THE PROBLEM:
Reproduce the material that follows, please, but only from its first line to the line containing "on a table.", inclusive.

MATERIAL PROVIDED:
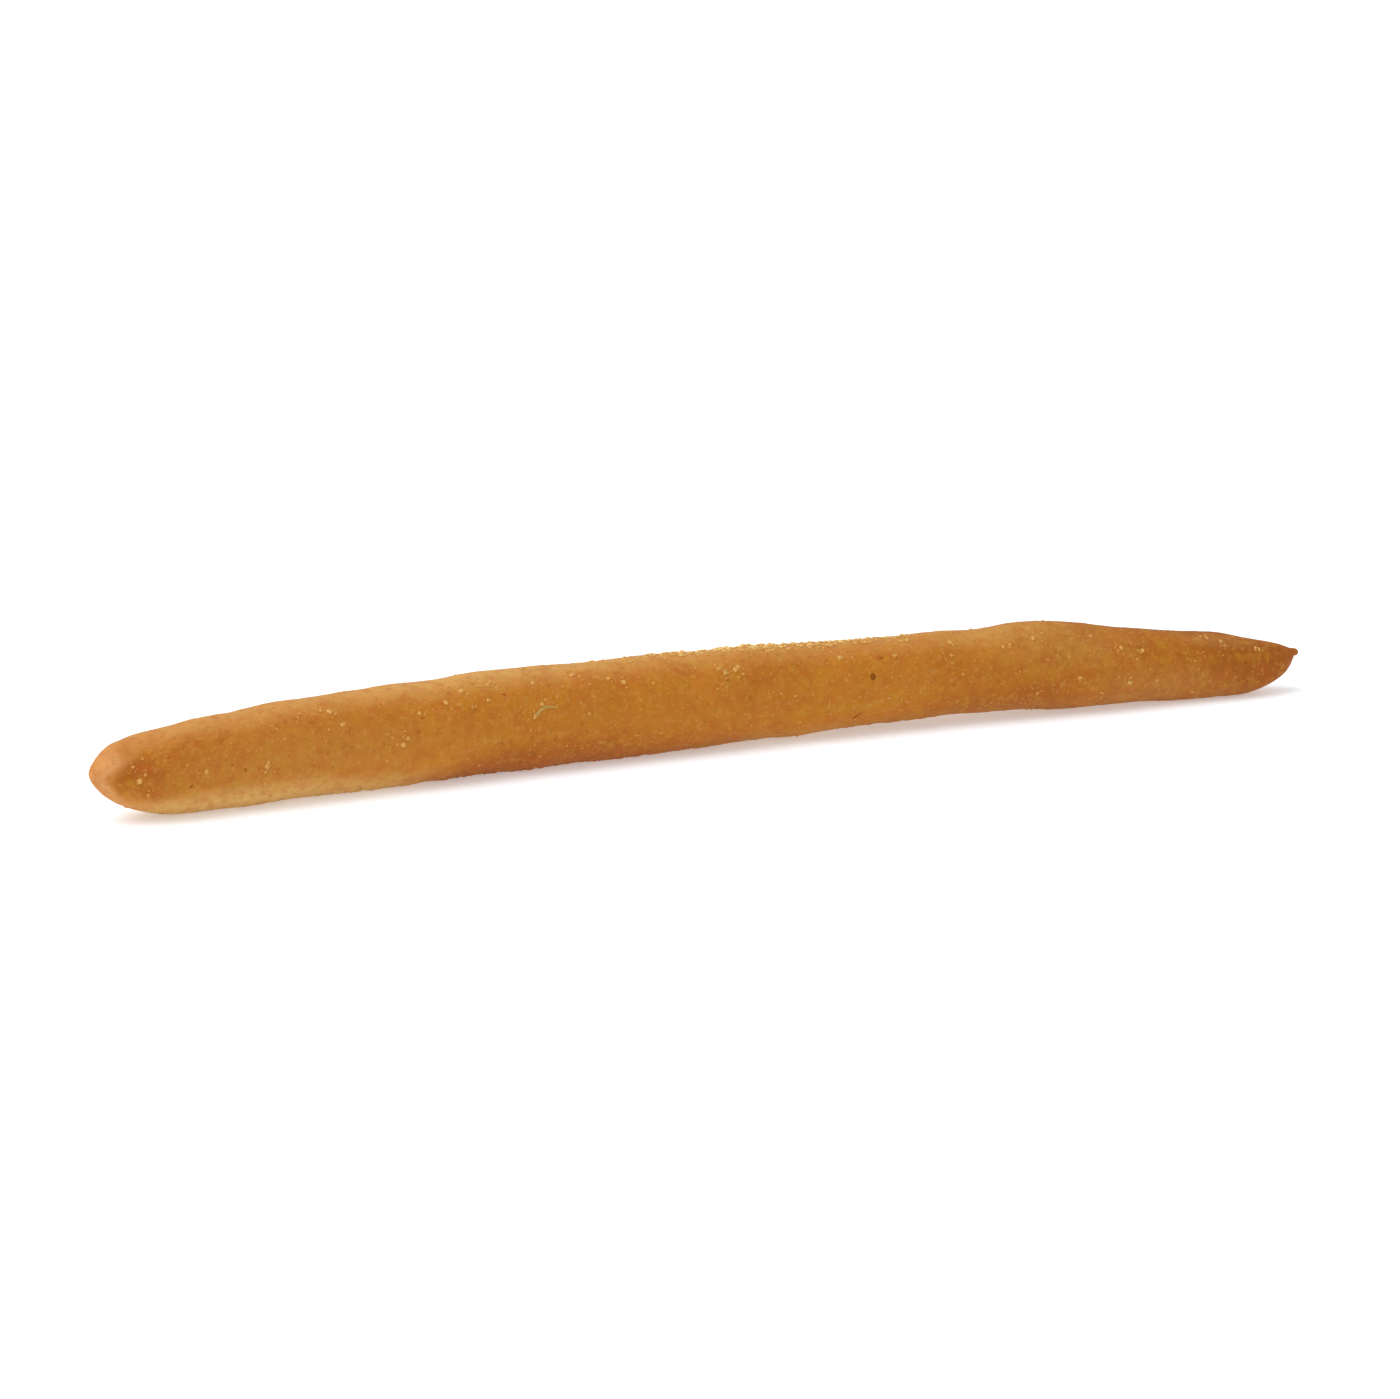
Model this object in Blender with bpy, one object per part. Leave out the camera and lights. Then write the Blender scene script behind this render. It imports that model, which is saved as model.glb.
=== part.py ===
"""Grissini breadstick: one hand-rolled, baked stick of dough at rest on a table.

The stick lies along X, blunt cut end at -X and pinched tip at +X, with +Z up.
The origin is the bottom centre of its box. Where it bears on the table its
underside is pressed to a narrow flat in z = 0. Lengths are in metres.
"""

import math

import bmesh
import bpy

MM = 0.001

# Driving sizes. A "share" is a share of LENGTH, counted from the blunt end.
LENGTH = 185.0 * MM
PRESS = 0.30 * MM          # how far the dough settled into its baking sheet

# The stick bows in plan: it is furthest back, +Y, at BEND_AT, and its two ends
# come forward by these amounts.
BEND_AT = 0.50
BEND_BLUNT = 5.1 * MM
BEND_TIP = 6.0 * MM

# Its thinner stretch stands clear of the table, between two bearing flats.
BRIDGE_HEIGHT = 0.95 * MM
BRIDGE_AT = 0.70
BRIDGE_REACH = 0.235

# Thickness at shares of the length, in mm: rolled by hand, thickest before the
# middle, with a knuckle where the bridge comes down again.
THICKNESS = (
    (0.00, 13.6),
    (0.08, 12.8),
    (0.18, 13.8),
    (0.36, 14.2),
    (0.50, 13.7),
    (0.60, 12.7),
    (0.71, 11.9),
    (0.79, 12.6),
    (0.86, 10.9),
    (0.93, 9.4),
    (1.00, 8.2),
)

# Blunt end: a full rounding, its middle a little above the centreline.
BLUNT_LENGTH = 21.0 * MM
BLUNT_FALL = 3.0
BLUNT_FULLNESS = 1.5
BLUNT_LIFT = 0.5 * MM

# Pinched end: an elliptical rounding whose point is drawn up to a small nub.
TIP_LENGTH = 12.0 * MM
TIP_LIFT = 1.6 * MM
TIP_LIFT_POWER = 1.3
NUB_RADIUS = 0.5 * MM
NUB_LENGTH = 1.0 * MM

# Unevenness of the hand-rolled skin: height, waves along the stick, waves round
# it and phase of each swell.
SWELLS = (
    (0.10 * MM, 5.3, 1, 0.4),
    (0.08 * MM, 8.7, 2, 2.1),
    (0.06 * MM, 13.1, 1, 4.0),
    (0.05 * MM, 17.9, 3, 1.2),
)

# Mesh: cross-sections along the stick, closer together at its ends, and the
# points of each.
RINGS = 96
SIDES = 32

CRUST_COLOUR = (0.47, 0.18, 0.045, 1.0)
CRUST_ROUGHNESS = 0.6


def clear_scene():
    for item in list(bpy.data.objects):
        bpy.data.objects.remove(item, do_unlink=True)


def thickness(share):
    """THICKNESS at any share of the length, joined smoothly."""
    last = len(THICKNESS) - 1
    index = 0
    while index < last - 1 and share > THICKNESS[index + 1][0]:
        index += 1

    def slope(i):
        (low, thin), (high, thick) = THICKNESS[max(i - 1, 0)], THICKNESS[min(i + 1, last)]
        return (thick - thin) / (high - low)

    (start, near), (end, far) = THICKNESS[index], THICKNESS[index + 1]
    step = end - start
    t = (share - start) / step
    return ((1 + 2 * t) * (1 - t) ** 2 * near
            + t * (1 - t) ** 2 * step * slope(index)
            + t ** 2 * (3 - 2 * t) * far
            + t ** 2 * (t - 1) * step * slope(index + 1)) * MM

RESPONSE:
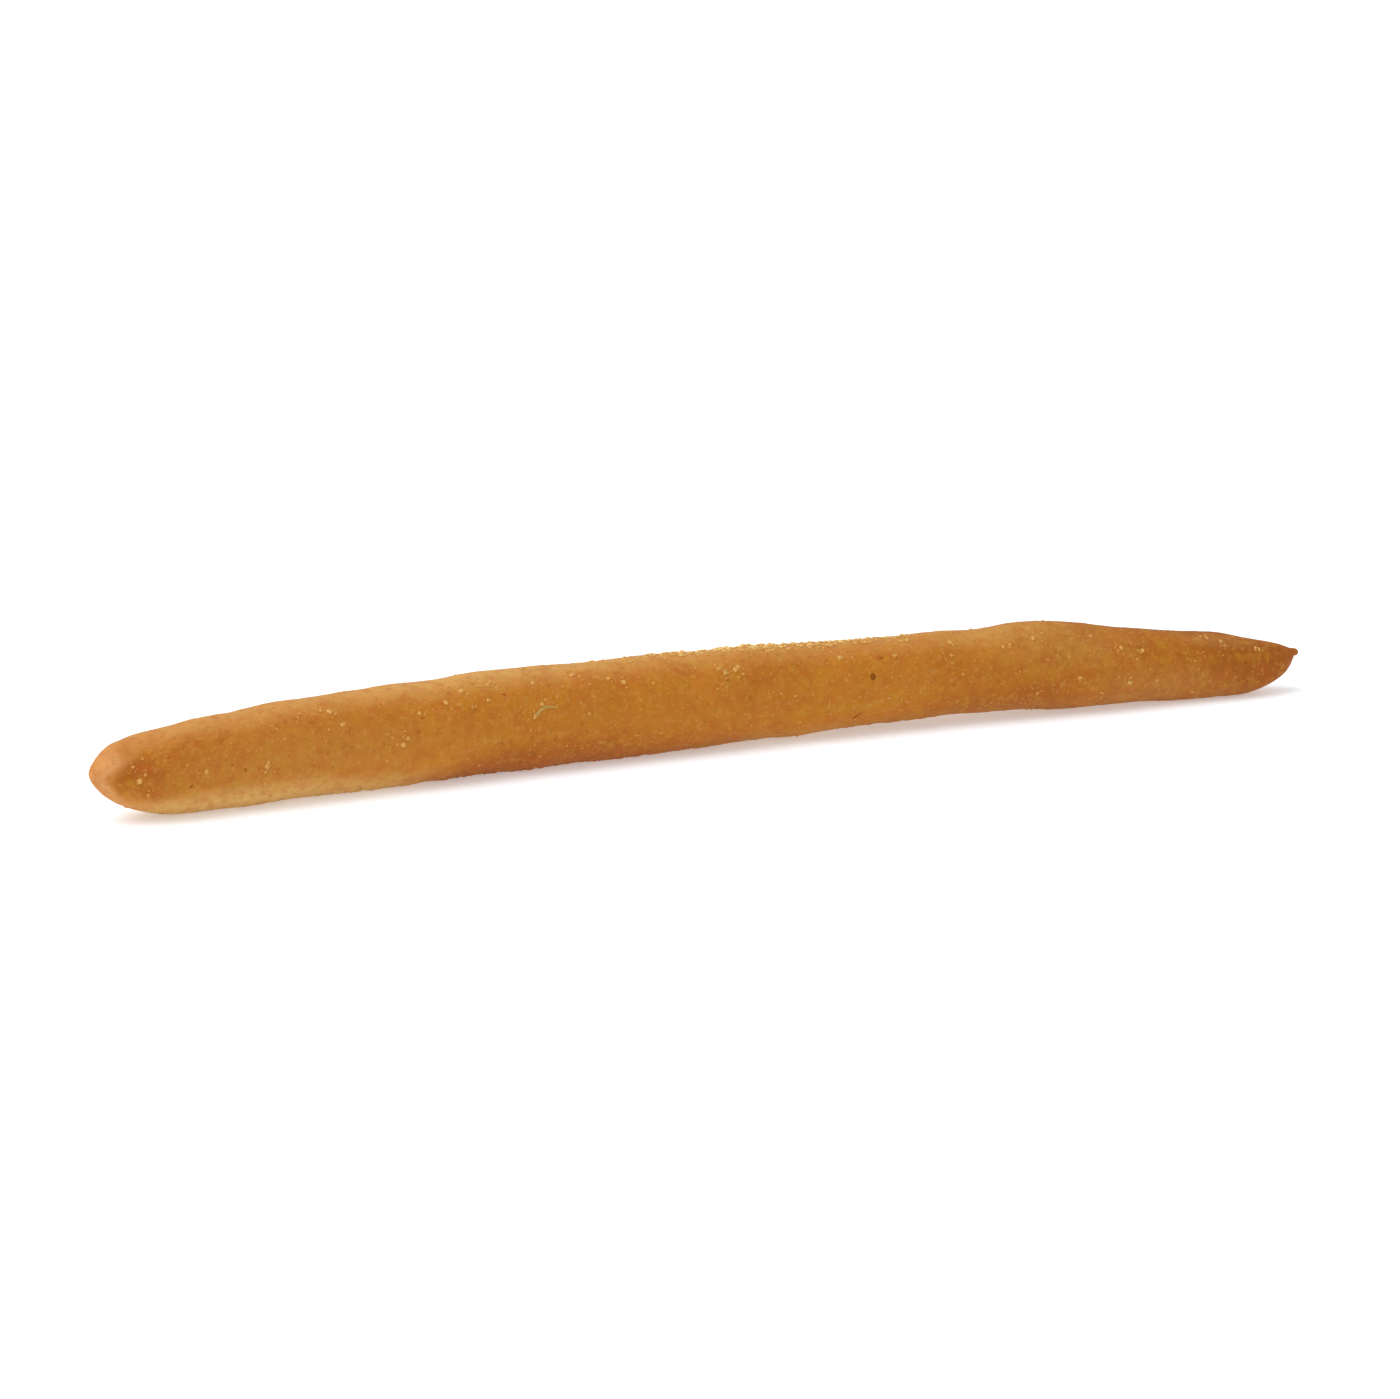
Model this object in Blender with bpy, one object per part. Leave out the camera and lights. Then write the Blender scene script behind this render. It imports that model, which is saved as model.glb.
=== part.py ===
"""Grissini breadstick: one hand-rolled, baked stick of dough at rest on a table.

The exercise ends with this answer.